[What is asked]: Work through the data below line by line and say how many lines hold "imported"; give only the number.

------------------------------------------------------------

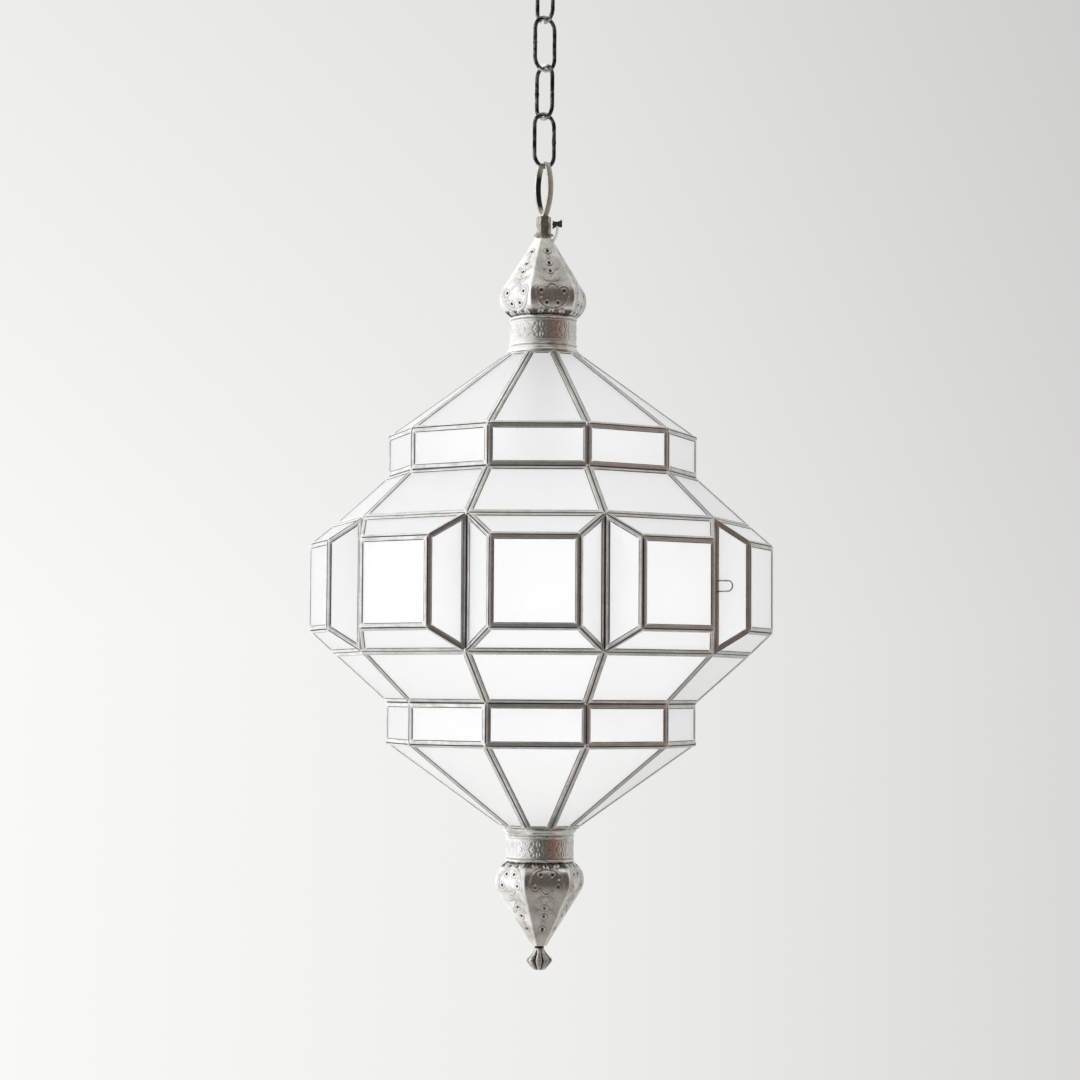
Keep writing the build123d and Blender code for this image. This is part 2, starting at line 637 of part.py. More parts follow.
def pane_with_came(name, gap=0.0):
    """A pane and the folded came round it. The came's sides lean on the mitres, open by a seam outside."""
    corners = PANES[name]
    normal = outward_normal(corners)
    face = Plane(origin=corners[0], x_dir=corners[1] - corners[0], z_dir=normal)
    outline = [face.to_local_coords(corner) for corner in corners]
    inner = inner_insets(corners, gap)
    outer = [SEAM if pane_across(start, end) else 0.0 for start, end in edges_of(corners)]
    pocket = []
    for near, far in zip(outer, inner):
        slope = (far - near) / CAME_DEPTH
        pocket.append(CAME_WALL + max(near + slope * CAME_LIP, far - slope * CAME_LIP))
    window = [CAME_FACE] * len(corners)
    groove = CAME_DEPTH - 2 * CAME_LIP
    walls = [leaning_wall(corners, side, outer[side], inner[side]) for side in range(len(corners))]
    if name in ("bay_left", "bay_right"):
        for cap, side in (("bay_top", 2), ("bay_bottom", 0)):
            walls.append(leaning_wall(PANES[cap], side, SEAM, inner_insets(PANES[cap], gap)[side]))

    with BuildPart() as came:
        with BuildSketch(face):
            Polygon(*inset(outline, [min(sides) for sides in zip(outer, inner)]), align=None)
        extrude(amount=-CAME_DEPTH)
        for wall in walls:
            split(bisect_by=wall, keep=Keep.BOTTOM)
        with BuildSketch(face.offset(-CAME_LIP)):
            Polygon(*inset(outline, pocket), align=None)
        extrude(amount=-groove, mode=Mode.SUBTRACT)
        with BuildSketch(face):
            Polygon(*inset(outline, window), align=None)
        extrude(amount=-CAME_DEPTH, mode=Mode.SUBTRACT)

    with BuildPart() as glass:
        with BuildSketch(face.offset(-CAME_LIP - PANE_PLAY / 2)):
            Polygon(*inset(outline, [side + PANE_PLAY for side in pocket]), align=None)
        extrude(amount=-(groove - PANE_PLAY))
    return came.part, glass.part


# The six courses of ten panes each
for course_name in ("upper_cone", "upper_rim", "upper_shoulder", "lower_shoulder", "lower_rim", "lower_cone"):
    one_came, one_glass = pane_with_came(course_name)
    for piece, kind in ((one_came, "cames"), (one_glass, "glass")):
        with BuildPart() as course:
            with PolarLocations(0, SIDES):
                add(piece)
        save(course.part, f"{course_name}_{kind}")

# The ten bays: nine soldered in place and one hung as the door
bay_pieces = [pane_with_came(name) for name in BAY_PANES]
door_pieces = [pane_with_came(name, DOOR_GAP) for name in BAY_PANES]
for bay in range(SIDES):
    is_door = bay == DOOR_BAY
    pieces = door_pieces if is_door else bay_pieces
    for kind, label in enumerate(("cames", "glass")):
        with BuildPart() as bay_group:
            for piece in pieces:
                add(piece[kind], rotation=(0, 0, 360 / SIDES * bay))
        save(bay_group.part, f"door_{label}" if is_door else f"bay_{bay + 1:02d}_{label}")

# Door hinge, in the valley between the door bay and the next
hinge_direction = (DOOR_BAY + 0.5) * 360 / SIDES
pull_direction = (DOOR_BAY - 0.5) * 360 / SIDES
hinge_centre = around(BAND_RADIUS + HINGE_OFFSET, hinge_direction, band_centre)


def valley_side(name, direction):
    """The face of a bay's side pane at its valley edge: X runs from the valley over the pane, Z outwards."""
    steps = direction * SIDES / 360 - (0.5 if name == "bay_right" else -0.5)
    normal = outward_normal(PANES[name]).rotate(Axis.Z, 360 / SIDES * steps)
    side = -1 if name == "bay_right" else 1
    over_pane = Vector(0, 0, side).cross(normal)
    return Plane(origin=around(BAND_RADIUS, direction, band_centre), x_dir=over_pane, z_dir=normal)


def knuckles(side_face, bottoms):
    """Hinge knuckles: rolled tubes round the pin line, each with a leaf soldered on the came."""
    rise = (hinge_centre - side_face.origin).dot(side_face.z_dir)
    leaf_height = rise - KNUCKLE_RADIUS + LEAF_THICKNESS
    leaf_start = SEAM + PANE_PLAY
    with BuildPart() as tubes:
        for bottom in bottoms:
            foot = Vector(side_face.origin.X, side_face.origin.Y, band_centre + bottom)
            level = Plane(origin=foot, x_dir=side_face.x_dir, z_dir=(0, 0, 1))
            across = 1 if level.y_dir.dot(side_face.z_dir) > 0 else -1
            tube_centre = level.to_local_coords(hinge_centre)
            with BuildSketch(level):
                with Locations((tube_centre.X, tube_centre.Y)):
                    Circle(KNUCKLE_RADIUS)
                with Locations((leaf_start + LEAF_WIDTH / 2, across * leaf_height / 2)):
                    Rectangle(LEAF_WIDTH, leaf_height)
                with Locations((tube_centre.X, tube_centre.Y)):
                    Circle(PIN_RADIUS + PIN_PLAY, mode=Mode.SUBTRACT)
            extrude(amount=KNUCKLE_LENGTH)
    return tubes.part


outer_knuckle = KNUCKLE_REACH - KNUCKLE_LENGTH
inner_knuckle = outer_knuckle - KNUCKLE_PLAY - KNUCKLE_LENGTH
frame_side = valley_side("bay_left", hinge_direction)
door_side = valley_side("bay_right", hinge_direction)
save(knuckles(frame_side, [outer_knuckle, -KNUCKLE_REACH]), "frame_hinge_knuckles")
save(knuckles(door_side, [inner_knuckle, -inner_knuckle - KNUCKLE_LENGTH]), "door_hinge_knuckles")

with BuildPart() as hinge_pin:
    with BuildSketch(Plane(origin=hinge_centre - Vector(0, 0, KNUCKLE_REACH))):
        Circle(PIN_RADIUS)
    extrude(amount=2 * KNUCKLE_REACH)
    with BuildSketch(Plane(origin=hinge_centre + Vector(0, 0, KNUCKLE_REACH))):
        Circle(PIN_HEAD_RADIUS)
    extrude(amount=PIN_HEAD_HEIGHT)
save(hinge_pin.part, "hinge_pin")

# Door pull: a U of wire soldered to the came at the door's free edge, standing straight out
pull_face = valley_side("bay_left", pull_direction)
pull_foot = pull_face.origin + pull_face.x_dir * PULL_SETBACK
pull_out = around(1, pull_direction, 0)
pull_bend_radius = PULL_GAUGE / 2
pull_straight = PULL_REACH - pull_bend_radius - PULL_WIRE_RADIUS
leg_lead_in = 3 * PULL_WIRE_RADIUS
pull_root = Plane(origin=pull_foot - pull_out * leg_lead_in, x_dir=(0, 0, 1), z_dir=pull_out)
pull_end = pull_root.offset(leg_lead_in + pull_straight)
with BuildPart() as door_pull:
    with BuildSketch(pull_root):
        with GridLocations(PULL_GAUGE, 1, 2, 1):
            wire_section(PULL_WIRE_RADIUS)
    extrude(amount=leg_lead_in + pull_straight)
    with BuildSketch(pull_end):
        with Locations((pull_bend_radius, 0)):
            wire_section(PULL_WIRE_RADIUS)
    revolve(axis=Axis(pull_end.origin, -pull_end.y_dir), revolution_arc=180)
    split(bisect_by=pull_face, keep=Keep.TOP)
save(door_pull.part, "door_pull")

# Lampholder: a cap on the stem and a stepped barrel with the bulb's socket
barrel_top = holder_top - HOLDER_CAP_HEIGHT
barrel_bottom = barrel_top - HOLDER_BARREL_HEIGHT
section_plane = Plane.XZ
with BuildPart() as holder_cap:
    with BuildSketch(section_plane):
        with BuildLine():
            Polyline(
                (STEM_RADIUS + THREAD_PLAY, holder_top - STEM_ENGAGEMENT - THREAD_PLAY),
                (STEM_RADIUS + THREAD_PLAY, holder_top),
                (HOLDER_CAP_SHOULDER, holder_top),
                (HOLDER_RADIUS, holder_top - HOLDER_CAP_HEIGHT / 2),
                (HOLDER_RADIUS, barrel_top),
                (0, barrel_top),
                (0, holder_top - STEM_ENGAGEMENT - THREAD_PLAY),
                close=True,
            )
        make_face()
    revolve(axis=Axis.Z)
    lead_entry = around(lead_entry_reach, LEAD_DIRECTION, holder_top)
    with BuildSketch(Plane(origin=lead_entry, z_dir=(0, 0, 1))):
        Circle(LEAD_RADIUS + LEAD_HOLE_CLEARANCE)
    extrude(amount=-HOLDER_CAP_HEIGHT / 2, mode=Mode.SUBTRACT)
save(holder_cap.part, "holder_cap")

socket_radius = BULB_CAP_RADIUS + SOCKET_WALL_CLEARANCE
socket_top = barrel_bottom + SOCKET_DEPTH
with BuildPart() as holder_barrel:
    with BuildSketch(section_plane):
        with BuildLine():
            Polyline(
                (0, socket_top),
                (socket_radius, socket_top),
                (socket_radius, barrel_bottom),
                (HOLDER_RADIUS - HOLDER_STEP, barrel_bottom),
                (HOLDER_RADIUS - HOLDER_STEP, barrel_bottom + HOLDER_BARREL_HEIGHT / 2),
                (HOLDER_RADIUS, barrel_bottom + HOLDER_BARREL_HEIGHT / 2),
                (HOLDER_RADIUS, barrel_top),
                (0, barrel_top),
                close=True,
            )
        make_face()
    revolve(axis=Axis.Z)
save(holder_barrel.part, "holder_barrel")

# Bulb: a shell cap with its contact button, and a hollow globe, turned in bands, whose neck stands in the cap
cap_top = socket_top - BULB_PLAY - BULB_CONTACT_HEIGHT
cap_bottom = cap_top - BULB_CAP_HEIGHT
globe_centre = cap_bottom - BULB_NECK_LENGTH
with BuildPart() as bulb_cap:
    with BuildSketch(Plane.XY.offset(cap_bottom)):
        Circle(BULB_CAP_RADIUS)
    extrude(amount=BULB_CAP_HEIGHT)
    with BuildSketch(Plane.XY.offset(cap_top)):
        Circle(BULB_CONTACT_RADIUS)
    extrude(amount=BULB_CONTACT_HEIGHT)
save(bulb_cap.part, "bulb_cap")


with BuildPart() as bulb_globe:
    with BuildSketch(section_plane):
        for depth, mode in ((0, Mode.ADD), (BULB_WALL, Mode.SUBTRACT)):
            sphere = BULB_RADIUS - depth
            throat = BULB_CAP_RADIUS - depth
            join = degrees(acos((throat + BULB_RADIUS / 2) / (sphere + BULB_RADIUS / 2)))
            with BuildLine():
                globe = CenterArc((0, globe_centre), sphere, -90, 90 + join, mode=Mode.PRIVATE)
                flare = TangentArc(globe @ 1, (throat, cap_bottom), tangent=globe % 1, mode=Mode.PRIVATE)
                outline = [globe @ (band / GLOBE_BANDS) for band in range(GLOBE_BANDS + 1)]
                outline += [flare @ ((band + 1) / THROAT_BANDS) for band in range(THROAT_BANDS)]
                Polyline(*outline, (0, cap_bottom), close=True)
            make_face(mode=mode)
    revolve(axis=Axis.Z)
save(bulb_globe.part, "bulb_globe")

# Tail of the supply lead: one tube along its route
with BuildPart() as lead_tail:
    with BuildLine() as lead_line:
        Spline(*lead_points)
    with BuildSketch(Plane(origin=lead_line.line @ 0, z_dir=lead_line.line % 0)):
        RegularPolygon(LEAD_RADIUS, WIRE_SIDES)
    sweep()
save(lead_tail.part, "lead_tail")

# The tied end: a knot drawn in at its waist
tie_plane = upright(LEAD_DIRECTION, dome_crown)
with BuildPart() as lead_tie:
    with BuildSketch(tie_plane.offset(-TIE_THICKNESS / 2)):
        with Locations((lead_route[-1][0], lead_route[-1][1] - dome_crown)):
            half_width, half_height, half_waist = TIE_WIDTH / 2, TIE_HEIGHT / 2, TIE_WAIST / 2
            Polygon(
                (-half_width, -half_height),
                (0, -half_waist),
                (half_width, -half_height),
                (half_width, half_height),
                (0, half_waist),
                (-half_width, half_height),
                align=None,
            )
    extrude(amount=TIE_THICKNESS)
    add(lead_tail.part, mode=Mode.SUBTRACT)
save(lead_tie.part, "lead_tie")
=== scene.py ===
import bmesh
import bpy
import math
import numpy as np
from mathutils import Matrix, Vector


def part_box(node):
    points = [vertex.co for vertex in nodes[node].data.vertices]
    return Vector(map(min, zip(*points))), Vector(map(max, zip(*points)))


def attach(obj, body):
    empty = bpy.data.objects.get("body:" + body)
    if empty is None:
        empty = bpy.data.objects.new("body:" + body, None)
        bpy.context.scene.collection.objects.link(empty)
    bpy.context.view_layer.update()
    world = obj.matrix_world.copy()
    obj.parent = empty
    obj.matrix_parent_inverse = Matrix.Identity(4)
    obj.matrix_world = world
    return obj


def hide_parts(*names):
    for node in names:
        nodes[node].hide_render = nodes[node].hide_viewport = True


# A hanging lantern of frosted panes in folded tin cames, between two pierced and embossed tin domes, on a
# steel chain. Lengths are in millimetres here and become metres as each mesh is written.

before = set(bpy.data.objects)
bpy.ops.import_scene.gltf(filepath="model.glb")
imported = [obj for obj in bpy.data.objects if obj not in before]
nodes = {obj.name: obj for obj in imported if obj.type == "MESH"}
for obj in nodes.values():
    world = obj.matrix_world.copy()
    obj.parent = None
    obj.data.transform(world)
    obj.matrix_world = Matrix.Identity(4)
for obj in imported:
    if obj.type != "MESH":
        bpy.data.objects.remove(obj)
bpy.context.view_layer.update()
scene = bpy.context.scene

MM = 0.001
PLATE_BOTTOM, PLATE_SCREW_CIRCLE = -3.0, 22.0
LINK_SPAN, LINK_WIDTH, LINK_WIRE = 44.0, 22.0, 1.55
LINK_MIDDLES = {1: -159.7, 2: -122.3, 3: -84.9, 4: -47.5}
CHAIN_TURN = 40.0
HOOK_CENTRE, HOOK_BEND, HOOK_WIRE, HOOK_WRAP = -22.0, 9.0, 2.0, 290.0
BAND_CENTRE = -504.063
SIDES, NECK, RIM, BAND = 10, 28.8, 117.2, 158.0
HALF_BAND, SHOULDER, RIM_STEP, CONE = 49.0, 36.6, 30.8, 63.4
BAY_DEPTH, BAY_WIDTH, BAY_HEIGHT = 22.5, 63.8, 65.2
CAME_DEPTH, CAME_FACE, CAME_LIP, CAME_WALL, SEAM, DOOR_GAP = 3.0, 3.1, 0.5, 0.5, 0.5, 0.4
DOOR_BAY = 2
DOME_CROWN, DOME_BASE, UPPER_NECK = -233.663, -296.863, -324.263
LOWER_NECK, FINIAL_BASE, FINIAL_TIP = -683.863, -708.863, -772.063
HOLDER_TOP = -304.913
UP, DOWN = Vector((0, 0, 1)), Vector((0, 0, -1))


def around(radius, direction, height):
    """A point at a radius and a height, in a direction in degrees from the front."""
    turn = math.radians(direction)
    return Vector((radius * math.sin(turn), -radius * math.cos(turn), height))


def colour(code):
    """An sRGB hex colour as linear values."""
    parts = [int(code[i:i + 2], 16) / 255 for i in (1, 3, 5)]
    return (*(p / 12.92 if p <= 0.04045 else ((p + 0.055) / 1.055) ** 2.4 for p in parts), 1.0)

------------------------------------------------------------

[The output]: 3